Nel panorama culturale italiano, poche figure hanno saputo incantare e commuovere con la genuinità e profondità di Massimo Troisi. A trent’anni dalla sua scomparsa, avvenuta prematuramente il 4 giugno del 1994, l’attrazione verso la sua persona e la sua opera non accenna a diminuire, anzi si rinnova constantemente grazie a riletture critiche e sentimentali del suo lascito. Troisi non fu solo un attore o un regista: fu un narratore dell’anima, capace di tessere storie di quotidiana poesia con una sensibilità squisitamente partenopea che, tuttavia, riusciva a varcare confini geografici e culturali, dialogando universalmente col pubblico.
La sua carriera iniziò nei vicoli di Napoli, con la compagnia ‘Rh Negativo’, per poi consolidarsi definitivamente con la nascita de ‘La Smorfia’ insieme a Lello Arena e Enzo Decaro. Tra cabaret e impegno sociale, questo trio seppe raccontare vizi e virtù del popolo napoletano, proponendo una comicità riflessiva, mai fine a se stessa, sempre intrisa di sentimenti autentici. Ma è con il passaggio al grande schermo che Troisi consacrò definitivamente il suo talento, sia come attore che come regista, con titoli ormai entrati nella storia del cinema italiano, come ‘Ricomincio da tre’, ‘Non ci resta che piangere’ e ‘Il Postino’, quest’ultimo completato con sovrumani sforzi nel corso di una malattia che ne avrebbe poi causato la prematura scomparsa.

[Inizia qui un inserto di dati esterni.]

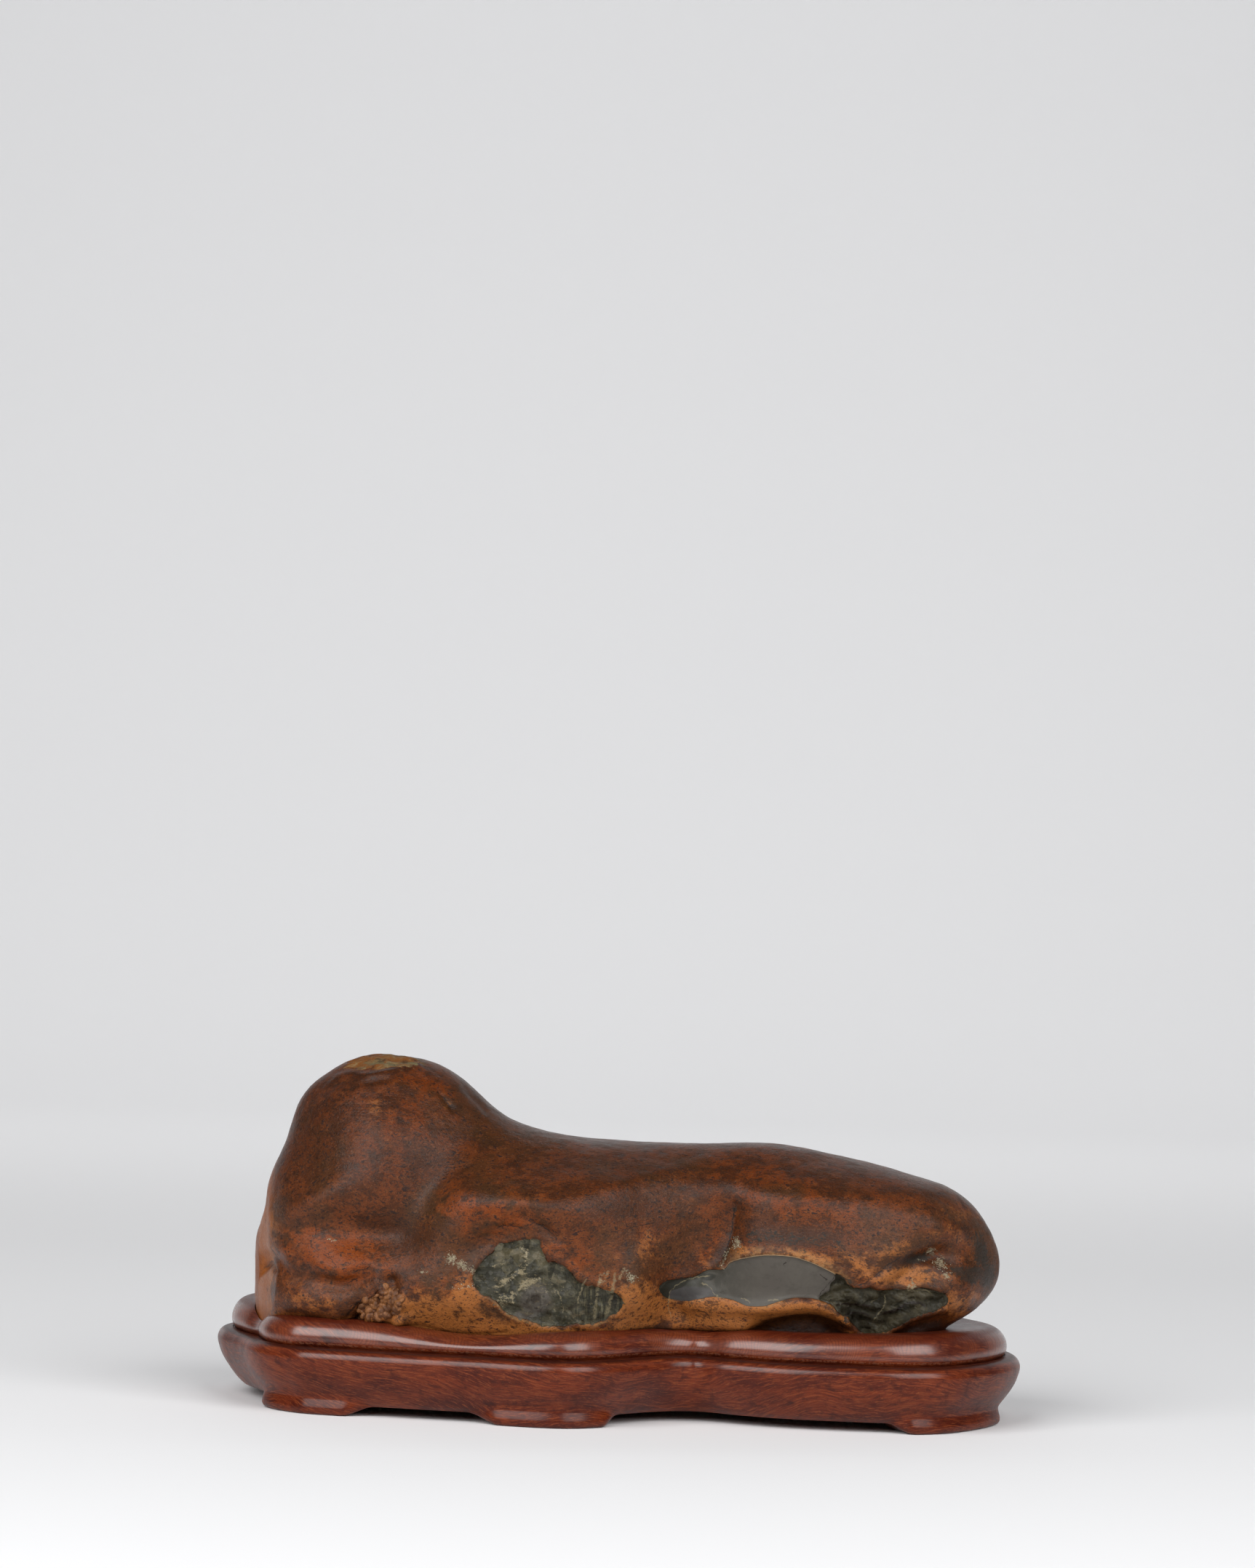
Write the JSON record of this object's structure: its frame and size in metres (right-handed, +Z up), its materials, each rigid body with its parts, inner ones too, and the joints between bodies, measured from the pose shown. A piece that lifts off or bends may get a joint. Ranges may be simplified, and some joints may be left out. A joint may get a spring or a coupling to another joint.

La sua eredità va oltre i film e le risate: Troisi ha lasciato un’impronta emotiva unica nel cuore di chi lo ha conosciuto e ammirato. La sua capacità di trasformare la malinconia e la sofferenza in arte, la sua maniera di fare umorismo, sottile e mai volgare, continuano a essere fonte di ispirazione per artisti e appassionati. Nel ricordo del suo sorriso malinconico, nelle passeggiate lungo i luoghi che hanno fatto da sfondo alle sue storie, emerge il quadro di un uomo che, con discrezione e sensibilità, ha saputo raccontare l’essenza del vivere, lasciando un vuoto che ancora oggi, a trent’anni di distanza, non sembra poter essere colmato.